GIVEN REQUEST >> Repeat the entire listing exactly as written.

CAD and scene scripts:
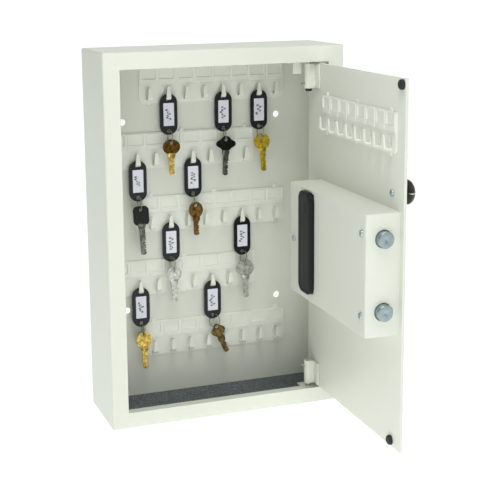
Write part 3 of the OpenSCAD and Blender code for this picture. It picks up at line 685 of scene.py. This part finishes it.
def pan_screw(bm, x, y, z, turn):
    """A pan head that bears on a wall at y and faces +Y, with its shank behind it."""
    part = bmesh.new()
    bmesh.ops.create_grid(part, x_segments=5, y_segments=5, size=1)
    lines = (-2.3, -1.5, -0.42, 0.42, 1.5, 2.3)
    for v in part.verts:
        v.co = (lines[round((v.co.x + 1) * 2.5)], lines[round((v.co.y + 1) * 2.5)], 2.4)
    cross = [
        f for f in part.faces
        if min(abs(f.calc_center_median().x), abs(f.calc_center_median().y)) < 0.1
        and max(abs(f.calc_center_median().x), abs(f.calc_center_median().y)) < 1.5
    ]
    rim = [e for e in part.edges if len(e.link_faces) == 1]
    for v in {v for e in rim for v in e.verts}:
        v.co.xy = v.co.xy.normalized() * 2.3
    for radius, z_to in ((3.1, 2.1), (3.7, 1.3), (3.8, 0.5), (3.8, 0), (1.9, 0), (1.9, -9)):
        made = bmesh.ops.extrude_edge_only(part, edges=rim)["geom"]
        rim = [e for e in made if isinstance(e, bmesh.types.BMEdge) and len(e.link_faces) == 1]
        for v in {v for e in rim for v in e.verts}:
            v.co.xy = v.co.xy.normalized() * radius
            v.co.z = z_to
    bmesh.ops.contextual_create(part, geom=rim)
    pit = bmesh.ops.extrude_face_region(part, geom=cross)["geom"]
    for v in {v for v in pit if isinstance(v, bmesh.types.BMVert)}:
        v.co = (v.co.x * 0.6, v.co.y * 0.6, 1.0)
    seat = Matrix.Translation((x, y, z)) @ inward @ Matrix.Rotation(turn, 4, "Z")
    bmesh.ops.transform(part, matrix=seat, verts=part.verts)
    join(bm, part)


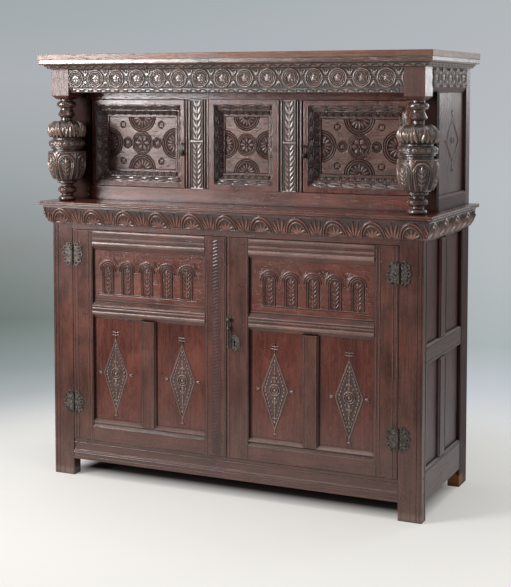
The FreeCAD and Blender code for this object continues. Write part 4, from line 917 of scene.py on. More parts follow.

WRITTEN ANSWER >>
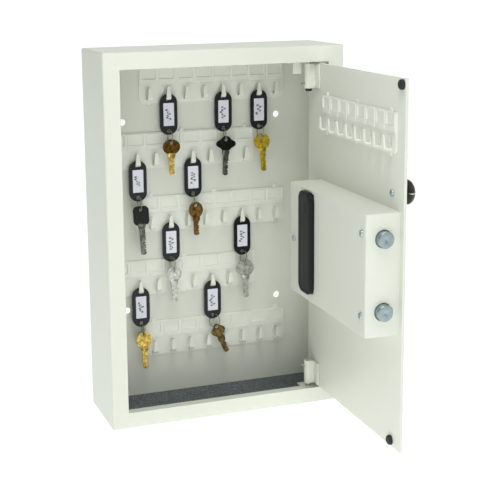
Write part 3 of the OpenSCAD and Blender code for this picture. It picks up at line 685 of scene.py. This part finishes it.
def pan_screw(bm, x, y, z, turn):
    """A pan head that bears on a wall at y and faces +Y, with its shank behind it."""
    part = bmesh.new()
    bmesh.ops.create_grid(part, x_segments=5, y_segments=5, size=1)
    lines = (-2.3, -1.5, -0.42, 0.42, 1.5, 2.3)
    for v in part.verts:
        v.co = (lines[round((v.co.x + 1) * 2.5)], lines[round((v.co.y + 1) * 2.5)], 2.4)
    cross = [
        f for f in part.faces
        if min(abs(f.calc_center_median().x), abs(f.calc_center_median().y)) < 0.1
        and max(abs(f.calc_center_median().x), abs(f.calc_center_median().y)) < 1.5
    ]
    rim = [e for e in part.edges if len(e.link_faces) == 1]
    for v in {v for e in rim for v in e.verts}:
        v.co.xy = v.co.xy.normalized() * 2.3
    for radius, z_to in ((3.1, 2.1), (3.7, 1.3), (3.8, 0.5), (3.8, 0), (1.9, 0), (1.9, -9)):
        made = bmesh.ops.extrude_edge_only(part, edges=rim)["geom"]
        rim = [e for e in made if isinstance(e, bmesh.types.BMEdge) and len(e.link_faces) == 1]
        for v in {v for e in rim for v in e.verts}:
            v.co.xy = v.co.xy.normalized() * radius
            v.co.z = z_to
    bmesh.ops.contextual_create(part, geom=rim)
    pit = bmesh.ops.extrude_face_region(part, geom=cross)["geom"]
    for v in {v for v in pit if isinstance(v, bmesh.types.BMVert)}:
        v.co = (v.co.x * 0.6, v.co.y * 0.6, 1.0)
    seat = Matrix.Translation((x, y, z)) @ inward @ Matrix.Rotation(turn, 4, "Z")
    bmesh.ops.transform(part, matrix=seat, verts=part.verts)
    join(bm, part)


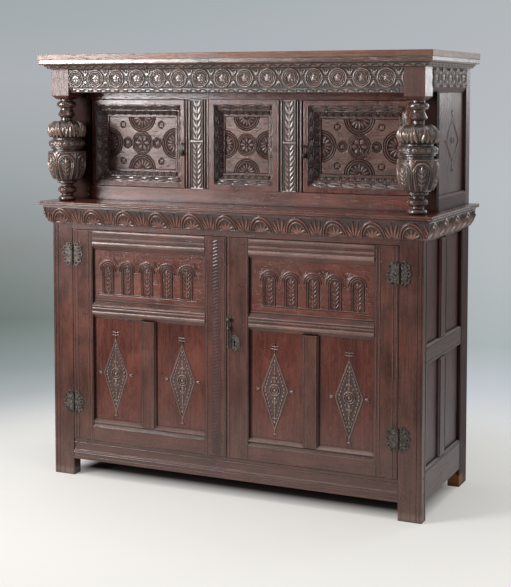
The FreeCAD and Blender code for this object continues. Write part 4, from line 917 of scene.py on. More parts follow.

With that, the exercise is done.